2. Irrigation scheduling for guayule. In recent years, U.S. tire companies have invested significantly in development and commercialization of guayule in the arid U.S. Southwest to supplement natural rubber supplies from Asia. Some of the critical issues in making guayule both profitable and sustainable in the area are improving the irrigation management and water use efficiency for this native crop. ARS researchers in Maricopa, Arizona, developed irrigation scheduling guidelines for achieving economic guayule rubber yields with reduced water use. This guayule irrigation research modernizes limited information that was provided over 30 years ago and will significantly help improve the domestic guayule production efforts of the U.S. tire industry and other rubber industry partners.

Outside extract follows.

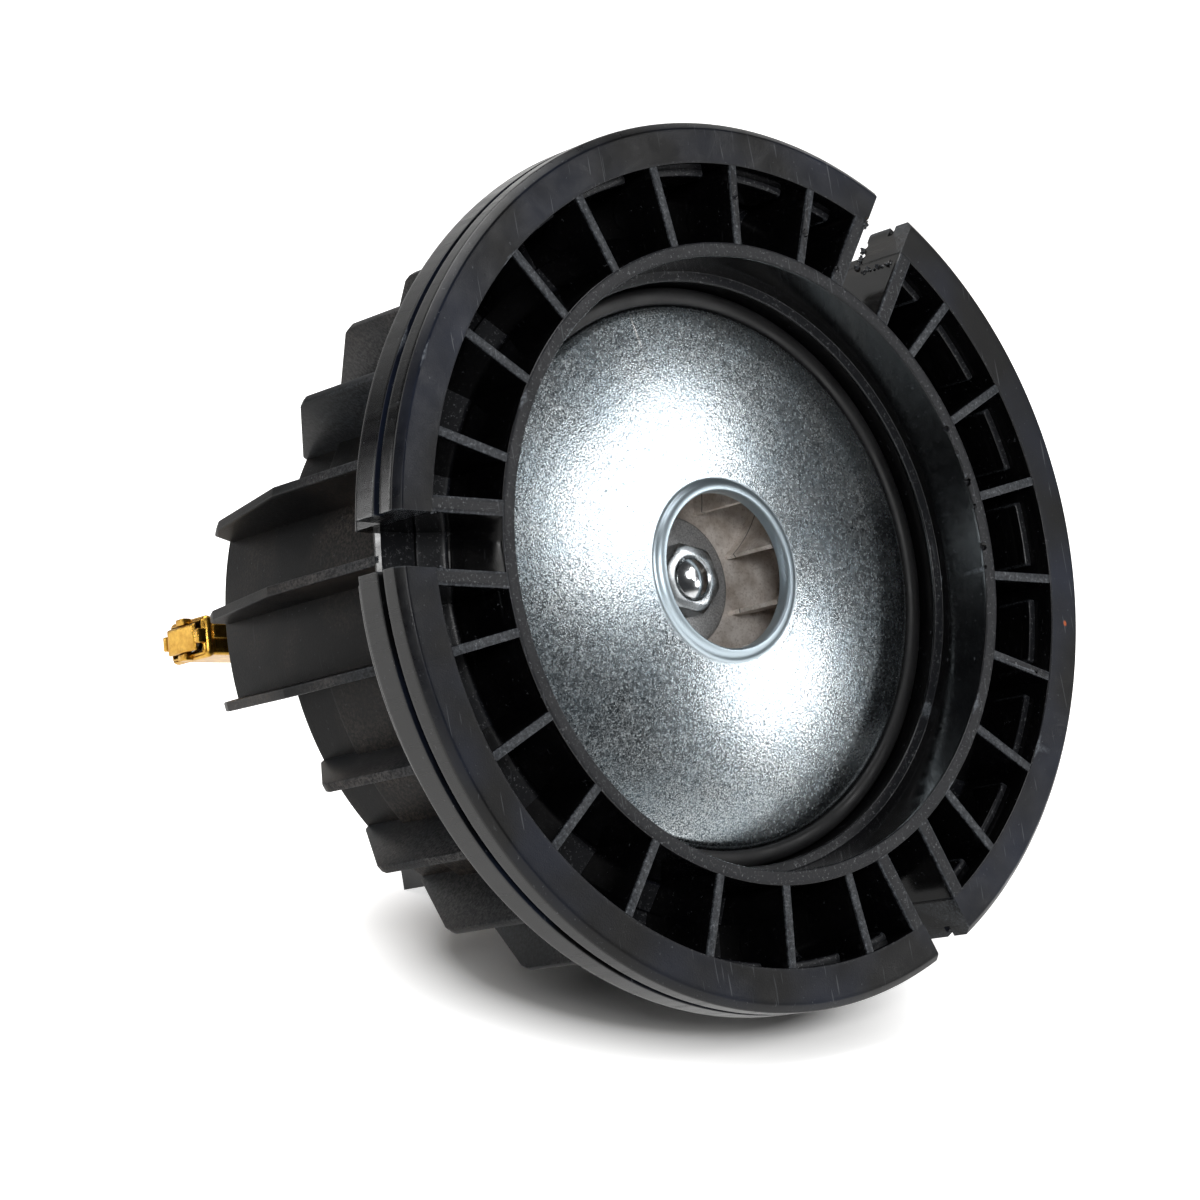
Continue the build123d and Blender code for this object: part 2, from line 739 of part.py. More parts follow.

3. Nitrogen (N) management practices for surface irrigation (SI) and overhead sprinkler-irrigated (OSI). Nitrogen management recommendations for cotton in central Arizona have not been updated for more than 20 years, and there are no specific guidelines for OSI. Nitrogen management practices for SI and OSI were evaluated and improved in a four-year study by ARS scientists in Maricopa, Arizona. The guidelines developed include the use of soil testing and canopy reflectance measurements to guide in-season N management. When implemented by growers, substantial savings of N fertilizer can be achieved without hurting yields.
4. Nitrous oxide emissions from irrigated cotton. Nitrogen (N) fertilizer applied to row crops like cotton is an important source of the potent greenhouse gas nitrous oxide (N2O). ARS researchers in Maricopa, Arizona, completed a comprehensive six-year field study assessing N2O emissions from various N fertilizer management approaches for the three main irrigation systems used in North America, surface irrigation (SI), overhead sprinkler irrigation (OSI), and subsurface drip-irrigation (SDI). N2O emission factors (% applied N Fertilizer emitted as N2O) ranged from a negligible 0.1 % with SDI, 0.5% with SI and 1.1 % in OSI. The dramatically low N2O emission factors in SDI are encouraging as this irrigation system also has negligible leaching of irrigation and nitrates. Subsurface drip irrigation is a climate-friendly system with minimal N export to the environment.